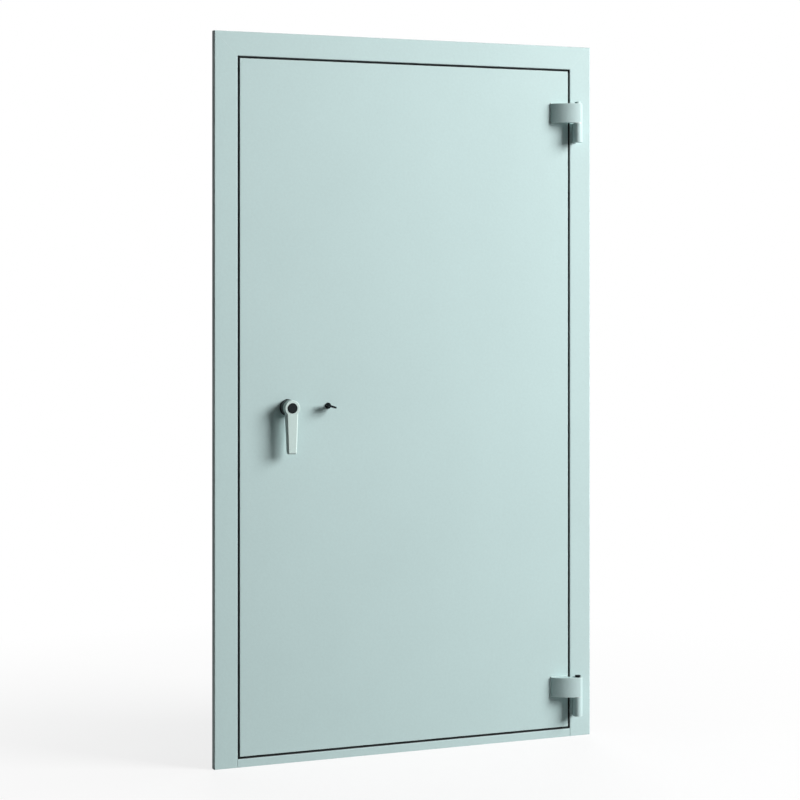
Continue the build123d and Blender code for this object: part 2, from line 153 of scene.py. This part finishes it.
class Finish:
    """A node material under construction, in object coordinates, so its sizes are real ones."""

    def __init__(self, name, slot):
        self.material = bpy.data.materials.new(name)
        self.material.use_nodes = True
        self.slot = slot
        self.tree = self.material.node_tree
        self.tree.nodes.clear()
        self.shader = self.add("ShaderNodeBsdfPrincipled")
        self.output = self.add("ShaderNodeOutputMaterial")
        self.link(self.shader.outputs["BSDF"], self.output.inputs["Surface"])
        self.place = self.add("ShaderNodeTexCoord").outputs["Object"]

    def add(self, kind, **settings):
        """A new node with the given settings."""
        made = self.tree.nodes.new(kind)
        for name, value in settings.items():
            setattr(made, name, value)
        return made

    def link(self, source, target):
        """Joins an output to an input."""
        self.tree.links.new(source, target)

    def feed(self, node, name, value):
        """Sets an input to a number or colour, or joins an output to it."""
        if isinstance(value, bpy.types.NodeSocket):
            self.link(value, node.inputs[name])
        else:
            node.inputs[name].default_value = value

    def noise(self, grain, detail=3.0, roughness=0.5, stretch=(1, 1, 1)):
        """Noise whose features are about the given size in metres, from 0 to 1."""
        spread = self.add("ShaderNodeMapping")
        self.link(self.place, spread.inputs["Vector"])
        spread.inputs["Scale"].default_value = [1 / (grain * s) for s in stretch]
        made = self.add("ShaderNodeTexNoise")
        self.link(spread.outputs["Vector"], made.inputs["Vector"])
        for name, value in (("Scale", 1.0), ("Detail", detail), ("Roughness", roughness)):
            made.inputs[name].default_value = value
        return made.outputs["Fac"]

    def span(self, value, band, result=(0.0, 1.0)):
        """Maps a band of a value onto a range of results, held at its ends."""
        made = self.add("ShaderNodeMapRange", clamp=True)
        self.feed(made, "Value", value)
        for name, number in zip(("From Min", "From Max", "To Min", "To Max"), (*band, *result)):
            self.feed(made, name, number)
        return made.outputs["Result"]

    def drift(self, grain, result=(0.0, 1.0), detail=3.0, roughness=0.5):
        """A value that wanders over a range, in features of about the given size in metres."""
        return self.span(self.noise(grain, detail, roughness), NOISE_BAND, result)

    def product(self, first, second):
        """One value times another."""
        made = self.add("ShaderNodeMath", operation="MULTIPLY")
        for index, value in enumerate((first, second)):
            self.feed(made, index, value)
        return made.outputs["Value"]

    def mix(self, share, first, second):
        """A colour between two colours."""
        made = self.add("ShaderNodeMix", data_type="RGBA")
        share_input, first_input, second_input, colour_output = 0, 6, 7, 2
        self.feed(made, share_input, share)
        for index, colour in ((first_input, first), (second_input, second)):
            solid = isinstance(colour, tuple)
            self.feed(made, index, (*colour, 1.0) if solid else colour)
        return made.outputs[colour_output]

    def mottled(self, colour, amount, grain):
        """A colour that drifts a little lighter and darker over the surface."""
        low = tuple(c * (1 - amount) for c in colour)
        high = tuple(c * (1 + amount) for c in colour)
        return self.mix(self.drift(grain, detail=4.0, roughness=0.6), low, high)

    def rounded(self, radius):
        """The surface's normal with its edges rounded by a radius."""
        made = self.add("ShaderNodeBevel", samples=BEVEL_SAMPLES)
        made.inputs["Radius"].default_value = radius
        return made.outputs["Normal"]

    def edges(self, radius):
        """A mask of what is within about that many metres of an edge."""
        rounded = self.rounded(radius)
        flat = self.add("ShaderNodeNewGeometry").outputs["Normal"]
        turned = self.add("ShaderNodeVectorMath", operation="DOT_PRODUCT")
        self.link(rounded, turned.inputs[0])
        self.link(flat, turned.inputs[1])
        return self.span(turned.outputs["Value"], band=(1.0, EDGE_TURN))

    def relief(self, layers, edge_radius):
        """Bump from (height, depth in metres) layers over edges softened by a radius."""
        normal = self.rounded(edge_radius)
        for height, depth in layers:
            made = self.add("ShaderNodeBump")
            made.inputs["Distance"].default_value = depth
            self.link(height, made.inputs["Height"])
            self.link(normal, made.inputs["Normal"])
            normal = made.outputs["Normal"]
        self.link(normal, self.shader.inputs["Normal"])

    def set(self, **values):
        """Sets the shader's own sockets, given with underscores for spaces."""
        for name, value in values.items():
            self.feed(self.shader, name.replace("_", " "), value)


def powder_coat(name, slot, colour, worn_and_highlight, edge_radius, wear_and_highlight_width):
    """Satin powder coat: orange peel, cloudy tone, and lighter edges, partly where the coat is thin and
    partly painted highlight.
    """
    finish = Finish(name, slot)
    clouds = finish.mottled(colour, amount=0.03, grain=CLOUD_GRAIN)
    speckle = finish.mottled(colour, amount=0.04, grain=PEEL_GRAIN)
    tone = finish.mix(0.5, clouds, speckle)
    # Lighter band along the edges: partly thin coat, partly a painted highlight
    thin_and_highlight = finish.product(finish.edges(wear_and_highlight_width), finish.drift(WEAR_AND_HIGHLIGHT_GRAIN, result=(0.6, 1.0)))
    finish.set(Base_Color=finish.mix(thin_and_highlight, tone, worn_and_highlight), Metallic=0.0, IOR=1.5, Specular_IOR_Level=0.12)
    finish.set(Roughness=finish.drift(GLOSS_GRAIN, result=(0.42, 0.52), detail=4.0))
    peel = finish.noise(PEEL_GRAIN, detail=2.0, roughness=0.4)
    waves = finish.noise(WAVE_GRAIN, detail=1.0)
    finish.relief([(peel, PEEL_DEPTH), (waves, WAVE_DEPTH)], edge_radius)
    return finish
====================
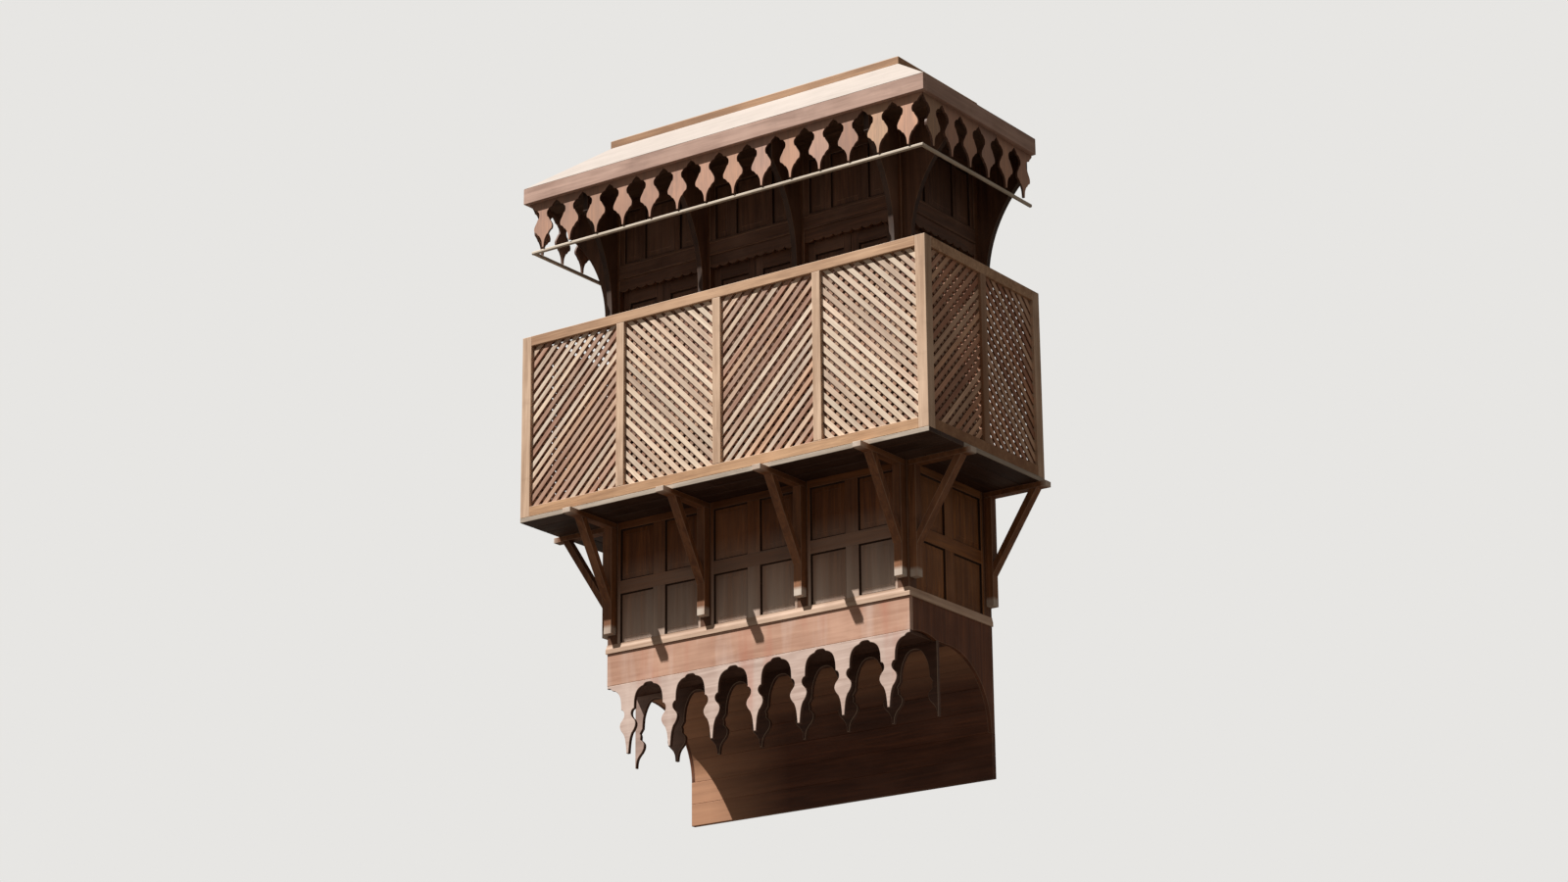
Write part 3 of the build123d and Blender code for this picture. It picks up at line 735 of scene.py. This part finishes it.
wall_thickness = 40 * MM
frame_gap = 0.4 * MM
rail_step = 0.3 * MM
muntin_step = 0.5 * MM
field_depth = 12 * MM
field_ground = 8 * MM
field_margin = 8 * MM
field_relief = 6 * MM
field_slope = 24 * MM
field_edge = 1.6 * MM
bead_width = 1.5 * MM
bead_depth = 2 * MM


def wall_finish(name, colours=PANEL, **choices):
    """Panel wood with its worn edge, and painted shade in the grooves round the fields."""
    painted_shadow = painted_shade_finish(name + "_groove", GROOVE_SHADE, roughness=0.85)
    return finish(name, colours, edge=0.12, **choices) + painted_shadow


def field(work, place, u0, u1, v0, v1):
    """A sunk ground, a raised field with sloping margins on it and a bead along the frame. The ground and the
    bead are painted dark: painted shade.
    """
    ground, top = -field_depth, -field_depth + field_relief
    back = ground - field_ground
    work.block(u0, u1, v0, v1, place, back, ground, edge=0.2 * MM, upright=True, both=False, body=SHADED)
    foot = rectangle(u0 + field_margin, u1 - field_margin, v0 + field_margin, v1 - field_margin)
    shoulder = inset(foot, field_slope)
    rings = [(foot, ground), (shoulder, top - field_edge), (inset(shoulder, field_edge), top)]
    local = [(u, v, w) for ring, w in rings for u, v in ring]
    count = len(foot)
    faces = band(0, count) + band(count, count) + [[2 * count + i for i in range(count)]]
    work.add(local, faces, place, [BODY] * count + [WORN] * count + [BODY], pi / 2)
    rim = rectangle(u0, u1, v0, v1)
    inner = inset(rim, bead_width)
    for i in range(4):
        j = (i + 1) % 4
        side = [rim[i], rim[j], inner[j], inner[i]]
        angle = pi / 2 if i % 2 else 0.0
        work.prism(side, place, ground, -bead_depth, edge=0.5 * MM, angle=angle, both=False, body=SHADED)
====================
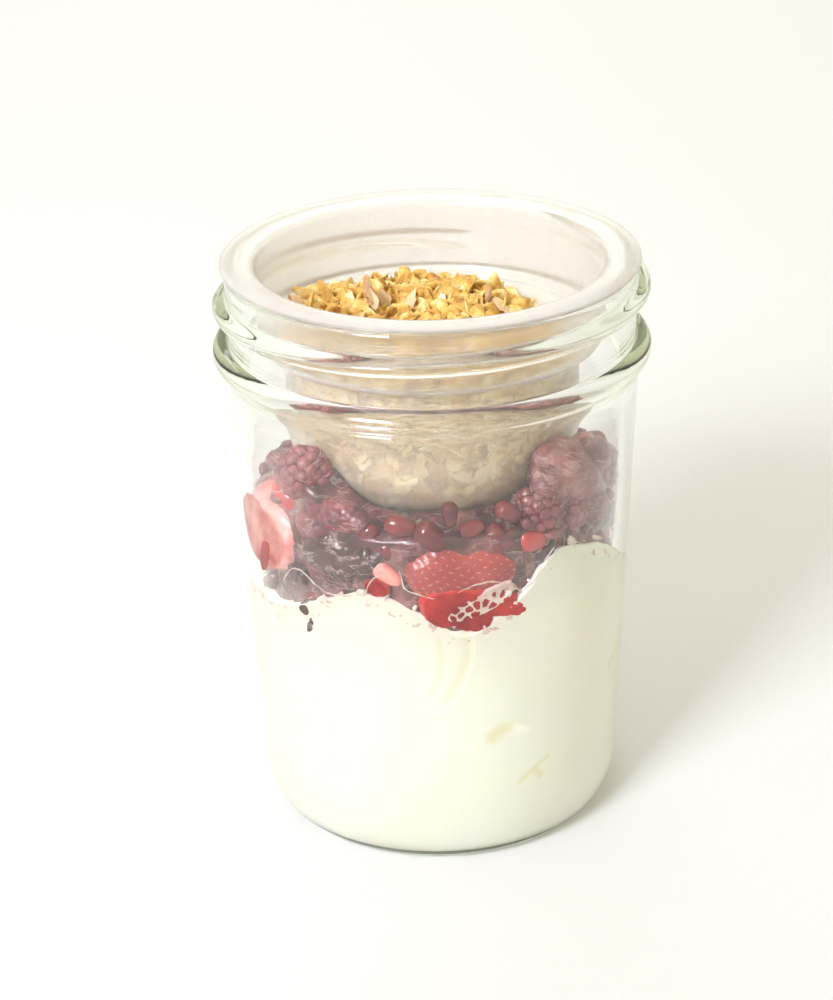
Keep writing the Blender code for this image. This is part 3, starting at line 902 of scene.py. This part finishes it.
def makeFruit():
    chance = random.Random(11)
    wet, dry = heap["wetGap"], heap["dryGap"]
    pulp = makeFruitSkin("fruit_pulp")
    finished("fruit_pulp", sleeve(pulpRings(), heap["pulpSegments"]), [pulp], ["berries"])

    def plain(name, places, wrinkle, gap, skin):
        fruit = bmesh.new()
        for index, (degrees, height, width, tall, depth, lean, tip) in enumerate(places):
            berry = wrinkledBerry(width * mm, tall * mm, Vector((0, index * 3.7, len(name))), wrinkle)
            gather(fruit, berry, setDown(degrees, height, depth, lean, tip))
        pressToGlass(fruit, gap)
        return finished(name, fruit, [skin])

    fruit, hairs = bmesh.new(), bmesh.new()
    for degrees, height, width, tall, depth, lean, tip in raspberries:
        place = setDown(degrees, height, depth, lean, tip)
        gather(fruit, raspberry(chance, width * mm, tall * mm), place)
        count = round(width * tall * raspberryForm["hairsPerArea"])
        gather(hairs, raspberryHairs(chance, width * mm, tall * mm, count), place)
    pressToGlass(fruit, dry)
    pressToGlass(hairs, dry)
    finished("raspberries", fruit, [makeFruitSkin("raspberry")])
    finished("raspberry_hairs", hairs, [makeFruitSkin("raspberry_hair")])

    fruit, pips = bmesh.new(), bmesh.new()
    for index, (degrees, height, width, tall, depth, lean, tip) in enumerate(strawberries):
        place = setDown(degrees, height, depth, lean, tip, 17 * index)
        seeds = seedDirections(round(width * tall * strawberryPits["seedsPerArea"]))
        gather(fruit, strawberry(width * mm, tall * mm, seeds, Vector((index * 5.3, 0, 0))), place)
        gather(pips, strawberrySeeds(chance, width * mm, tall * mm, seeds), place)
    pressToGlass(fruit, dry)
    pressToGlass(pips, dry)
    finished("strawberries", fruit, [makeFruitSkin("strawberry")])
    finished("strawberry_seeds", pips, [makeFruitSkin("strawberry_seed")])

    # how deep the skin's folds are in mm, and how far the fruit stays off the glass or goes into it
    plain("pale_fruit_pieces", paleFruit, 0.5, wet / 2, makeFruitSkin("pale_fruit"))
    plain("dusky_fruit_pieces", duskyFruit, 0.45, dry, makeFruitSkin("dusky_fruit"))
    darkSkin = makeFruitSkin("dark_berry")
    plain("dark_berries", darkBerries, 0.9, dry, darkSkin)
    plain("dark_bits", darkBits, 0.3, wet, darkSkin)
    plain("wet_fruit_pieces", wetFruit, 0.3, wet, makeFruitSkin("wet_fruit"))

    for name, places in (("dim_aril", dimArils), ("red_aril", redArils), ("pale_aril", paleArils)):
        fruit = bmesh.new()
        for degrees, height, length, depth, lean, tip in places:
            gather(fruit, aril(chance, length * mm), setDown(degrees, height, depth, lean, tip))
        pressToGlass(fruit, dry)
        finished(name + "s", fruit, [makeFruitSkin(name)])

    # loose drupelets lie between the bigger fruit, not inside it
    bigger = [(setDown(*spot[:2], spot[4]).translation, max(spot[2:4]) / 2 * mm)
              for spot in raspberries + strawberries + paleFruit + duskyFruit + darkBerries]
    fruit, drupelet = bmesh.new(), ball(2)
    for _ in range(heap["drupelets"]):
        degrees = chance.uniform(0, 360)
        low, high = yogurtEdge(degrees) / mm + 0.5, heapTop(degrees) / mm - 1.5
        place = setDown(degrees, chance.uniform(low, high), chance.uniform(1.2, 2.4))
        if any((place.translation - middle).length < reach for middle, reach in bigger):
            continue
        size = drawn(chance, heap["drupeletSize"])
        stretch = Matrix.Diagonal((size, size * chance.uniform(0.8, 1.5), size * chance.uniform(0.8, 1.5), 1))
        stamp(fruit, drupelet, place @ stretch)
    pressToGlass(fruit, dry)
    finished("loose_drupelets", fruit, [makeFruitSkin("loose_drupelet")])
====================
> THE TASK: In the listing above, find the line with "Keep writing the" and the line with "return finished(name, fruit, [skin])", then print exactly those lines and every line between them.

> SOLUTION:
Keep writing the Blender code for this image. This is part 3, starting at line 902 of scene.py. This part finishes it.
def makeFruit():
    chance = random.Random(11)
    wet, dry = heap["wetGap"], heap["dryGap"]
    pulp = makeFruitSkin("fruit_pulp")
    finished("fruit_pulp", sleeve(pulpRings(), heap["pulpSegments"]), [pulp], ["berries"])

    def plain(name, places, wrinkle, gap, skin):
        fruit = bmesh.new()
        for index, (degrees, height, width, tall, depth, lean, tip) in enumerate(places):
            berry = wrinkledBerry(width * mm, tall * mm, Vector((0, index * 3.7, len(name))), wrinkle)
            gather(fruit, berry, setDown(degrees, height, depth, lean, tip))
        pressToGlass(fruit, gap)
        return finished(name, fruit, [skin])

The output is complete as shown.